I have reflected on that short conversation and the attitude that it unleashed in me. I have now come to realize that the year that dear sweet young girl spent in South Africa was not unlike the life that I and many of my generation knew and lived through. Undoubtedly, we did not have the poverty that is reflected in much of that country but neither did we live in the luxuries that are available in our country today. Our family grew our food, toiled daylight to dusk and worked hard to avoid the hardships of poverty.

I spent my childhood on a farm in the Midwest. My Grand daughter and her friend know only pristine lawns that surround well furnished homes in which full refrigerators and well maintained comforts and conveniences of modern city life occupy their world. . They know only the comforts provided by hard working parents as a result of the hard work and, sometimes, sacrificial efforts of their kinfolk. I wanted to cry that day. It is disheartening to see our younger generation ashamed of that which we have worked so hard and sacrificed so much as something for which they should be ashamed.

In my youth, my family had no car – not even a truck – only a horse and wagon. A trip to town meant hitching “old Daisy” (a mare then old and already in her last days) to a wagon on which my mother and father would sit in front with my brother and I in the back for the four mile ride into town and return. The wagon was sometimes smelly because a few days before manure may have been carried out to fertilize the fields. Young people today know these excursions only as portrayed in rerun episodes of the television series, LITTLE HOUSE ON THE PRAIRIE”. They do not assimilate that there was no electricity, no indoor toilet (imagine running – and I do mean running – to the outhouse in the middle of a blizzard or an electrical storm of monumental velocity; We had no running water. We pumped our water from a well outside our kitchen door and carried it into the house in a gallon bucket where the pail sat with a dipper inside for easy access to water as needed. We had a wood cook stove on which my mother cooked our meals and, in hot summer temperatures ranging from 80 – 100 degrees, she would stand over that hot stove to can the fruits and vegetables that would provide our sustenance for the coming winter. I can still see the light in my mother’s eyes and the smile on her face that expressed her delight when my brother and sisters gave her a pressure cooker to ease her burden in the hot kitchen during the canning process.

I was six years old when my oldest brother bought a used Ford Model A car and I had my first ride in an actual moving vehicle.

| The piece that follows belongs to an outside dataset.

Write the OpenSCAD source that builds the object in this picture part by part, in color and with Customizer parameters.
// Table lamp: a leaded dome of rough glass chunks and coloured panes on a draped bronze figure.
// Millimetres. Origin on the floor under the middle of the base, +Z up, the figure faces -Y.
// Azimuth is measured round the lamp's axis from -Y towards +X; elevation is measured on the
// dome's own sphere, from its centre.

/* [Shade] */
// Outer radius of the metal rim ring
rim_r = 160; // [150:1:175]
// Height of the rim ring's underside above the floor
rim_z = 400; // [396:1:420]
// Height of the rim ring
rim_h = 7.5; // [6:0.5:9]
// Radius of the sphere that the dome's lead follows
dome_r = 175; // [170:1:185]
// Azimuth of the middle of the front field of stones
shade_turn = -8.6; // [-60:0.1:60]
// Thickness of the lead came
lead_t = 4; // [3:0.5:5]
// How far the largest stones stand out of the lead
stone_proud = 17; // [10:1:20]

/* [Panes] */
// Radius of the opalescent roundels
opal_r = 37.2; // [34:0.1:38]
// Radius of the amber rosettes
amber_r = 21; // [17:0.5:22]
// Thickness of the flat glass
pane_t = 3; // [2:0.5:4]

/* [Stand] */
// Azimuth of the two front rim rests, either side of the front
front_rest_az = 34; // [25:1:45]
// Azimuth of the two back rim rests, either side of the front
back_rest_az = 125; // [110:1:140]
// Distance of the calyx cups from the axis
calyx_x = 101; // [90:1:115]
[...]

That purchase represented fastidious saving and hard work but we had arrived, it was a replacement for the horse and wagon. In another four years, my father would be able to afford a car of his own, thanks to World War II and the work that was provided by a nearby weapons depot. He had to have a car to go back and forth to work. Our roads were simple two lane roads of gravel or dirt – although there were paved roads on the major routes under construction. My life as a child was happy, carefree as well as difficult. We accepted the bad along with the good and when the war broke out in 1941, our community and our nation rallied around the President and did what needed to be done.

Do I feel guilty about the lifestyle in South Africa? No. But, I am sorry that they did not or have not had the opportunities that we have had to raise themselves above their lifestyle and find a better way. Am I responsible for their plight and should I feel guilty? I don’t think so. Perhaps we need to help them find their way, help them recognize that they too can rise above their positions but only they can do it for themselves and therein is the problem. Do they want to?

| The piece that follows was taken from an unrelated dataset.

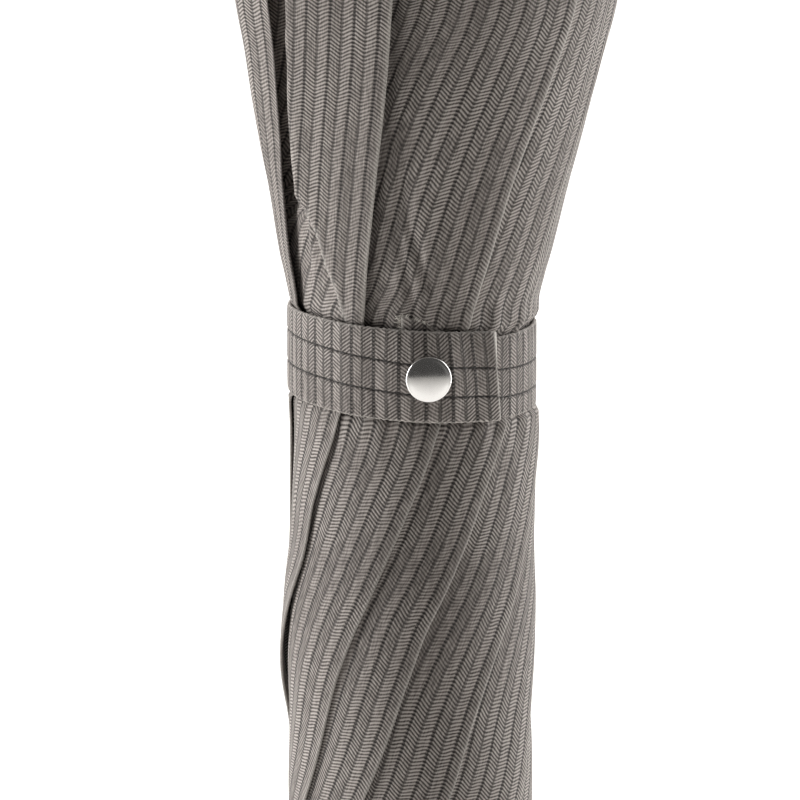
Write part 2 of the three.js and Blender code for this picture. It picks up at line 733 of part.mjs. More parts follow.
const strap = new THREE.Group();
strap.position.z = STRAP_Z;
strap.rotation.y = rad(STRAP_TILT_DEG);
umbrella.add(strap);
add("strap_loop", makeStrapLoop(), cloth, strap);
add("strap_tab", makeStrapTab(), cloth, strap);
add("snap_post", makeSnapPost(), nickel, strap);
add("snap_stud", makeSnapStud(), nickel, strap);
add("snap_socket", makeSnapSocket(), nickel, strap);
add("snap_cap", makeSnapCap(), nickel, strap);

export default umbrella;
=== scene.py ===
"""Visual model of a furled stick umbrella: canopy, tie strap, black frame and crook handle.

Lengths are in millimetres, and bearings in degrees round from the front (-Y) towards +X.
Meshes are scaled to metres when they are made.
"""

from __future__ import annotations

import logging
import math
from dataclasses import dataclass, field
from enum import Enum
from typing import Any, Callable, Iterable, Sequence

import bpy
import numpy as np
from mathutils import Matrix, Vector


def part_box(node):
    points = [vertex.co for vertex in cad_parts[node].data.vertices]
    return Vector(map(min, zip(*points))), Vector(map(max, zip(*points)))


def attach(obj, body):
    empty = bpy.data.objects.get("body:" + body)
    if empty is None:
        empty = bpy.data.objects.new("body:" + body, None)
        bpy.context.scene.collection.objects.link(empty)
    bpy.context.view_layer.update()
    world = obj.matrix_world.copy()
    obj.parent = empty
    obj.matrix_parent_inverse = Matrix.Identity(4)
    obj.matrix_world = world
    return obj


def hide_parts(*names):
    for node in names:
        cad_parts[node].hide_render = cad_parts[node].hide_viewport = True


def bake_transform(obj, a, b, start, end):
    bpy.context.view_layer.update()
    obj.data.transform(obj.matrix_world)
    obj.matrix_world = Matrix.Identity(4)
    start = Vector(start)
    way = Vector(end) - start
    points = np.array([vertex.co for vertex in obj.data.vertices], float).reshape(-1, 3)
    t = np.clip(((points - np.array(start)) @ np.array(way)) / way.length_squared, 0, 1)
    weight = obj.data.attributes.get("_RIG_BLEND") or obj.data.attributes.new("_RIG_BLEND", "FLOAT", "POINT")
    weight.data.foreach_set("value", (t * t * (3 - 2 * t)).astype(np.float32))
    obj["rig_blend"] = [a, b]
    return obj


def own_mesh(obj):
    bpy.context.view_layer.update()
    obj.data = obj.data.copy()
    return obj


Array = np.ndarray
Knots = Sequence[tuple[float, float]]
Faces = list[list[int]]
Material = bpy.types.Material
Object = bpy.types.Object
MM = 0.001
PETAL = 45.0  # degrees from one rib or fold to the next
CREASE = math.radians(40)  # a turned part's edges look sharp above this angle
MATH, MAP, NOISE, MIX = "ShaderNodeMath", "ShaderNodeMapRange", "ShaderNodeTexNoise", "ShaderNodeMix"
VECTOR, WAVE, BUMP = "ShaderNodeVectorMath", "ShaderNodeTexWave", "ShaderNodeBump"

log = logging.getLogger("umbrella")
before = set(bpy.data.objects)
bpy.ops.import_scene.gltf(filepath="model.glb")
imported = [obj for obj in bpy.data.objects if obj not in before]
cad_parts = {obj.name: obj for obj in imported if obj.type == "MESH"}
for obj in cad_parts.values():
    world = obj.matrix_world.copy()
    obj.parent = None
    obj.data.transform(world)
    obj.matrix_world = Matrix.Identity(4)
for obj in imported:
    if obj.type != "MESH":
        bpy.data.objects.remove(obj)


# ---- Shape helpers ----
def curve(knots: Knots, at: Array | float) -> Array:
    """Reads a smooth curve that passes through its knots and never overshoots them.

    Args:
        knots: (place, value) pairs in rising order of place.
        at: the places to read.

    Returns:
        The values there. Beyond the ends the curve stays level.
    """
    xs, ys = np.array(knots, float).T
    width, at = np.diff(xs), np.asarray(at, float)
    slope = np.diff(ys) / width
    a, b = slope[:-1], slope[1:]
    same = a * b > 0
    bend = np.zeros(len(xs))
    bend[1:-1] = np.where(same, 2 * a * b / np.where(same, a + b, 1), 0)
    bend[0], bend[-1] = slope[0], slope[-1]
    k = np.clip(np.searchsorted(xs, at, side="right") - 1, 0, len(width) - 1)
    t = np.clip((at - xs[k]) / width[k], 0, 1)
    return (
        ys[k] * (2 * t**3 - 3 * t**2 + 1)
        + ys[k + 1] * (3 * t**2 - 2 * t**3)
        + width[k] * (bend[k] * (t**3 - 2 * t**2 + t) + bend[k + 1] * (t**3 - t**2))
    )


def step(low: float | Array, high: float | Array, at: Array | float) -> Array:
    """Rises smoothly from 0 at low to 1 at high; low may be the larger of the two."""
    t = np.clip((np.asarray(at, float) - low) / (np.asarray(high) - low), 0, 1)
    return t * t * (3 - 2 * t)


def round_axis(radius: Array, bearing: Array, z: Array, lean: Array | float = 0.0) -> Array:
    """Turns radii, bearings and heights into points.

    Args:
        radius: distances from the shaft's axis.
        bearing: degrees round from the front.
        z: heights.
        lean: how far the axis is pushed along +X.

    Returns:
        Points, one in each last row of three.
    """
    a = np.radians(bearing)
    radius, a, z, lean = np.broadcast_arrays(radius, a, z, lean)
    return np.stack([radius * np.sin(a) + lean, -radius * np.cos(a), z], -1)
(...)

As I reflected on our conversation with our young friend, I realized that I had missed a rare opportunity to share with a member of the younger generation a reality that she and others of her age group have not considered. We have had our time of living without the things that we now enjoy and take for granted. We have done our without the conveniences of our modern life style. I am sorry that our younger generation cannot experience a look back at those hardships I experienced as a child. Without actually knowing and experiencing that lifestyle it is easy to feel guilty for the things that those of us who “did the time and paid the price” have achieved. We need to tell them that they do not need to feel guilty, their parents and their forefathers had the vision to lay out a guideline for this country. We committed a grave error. We should have reminded our young friend that our people “have been there, done that”. Isn’t it sad that our schools do not teach the realities of our past? Sadly, it does not sound like this promising young teacher will either.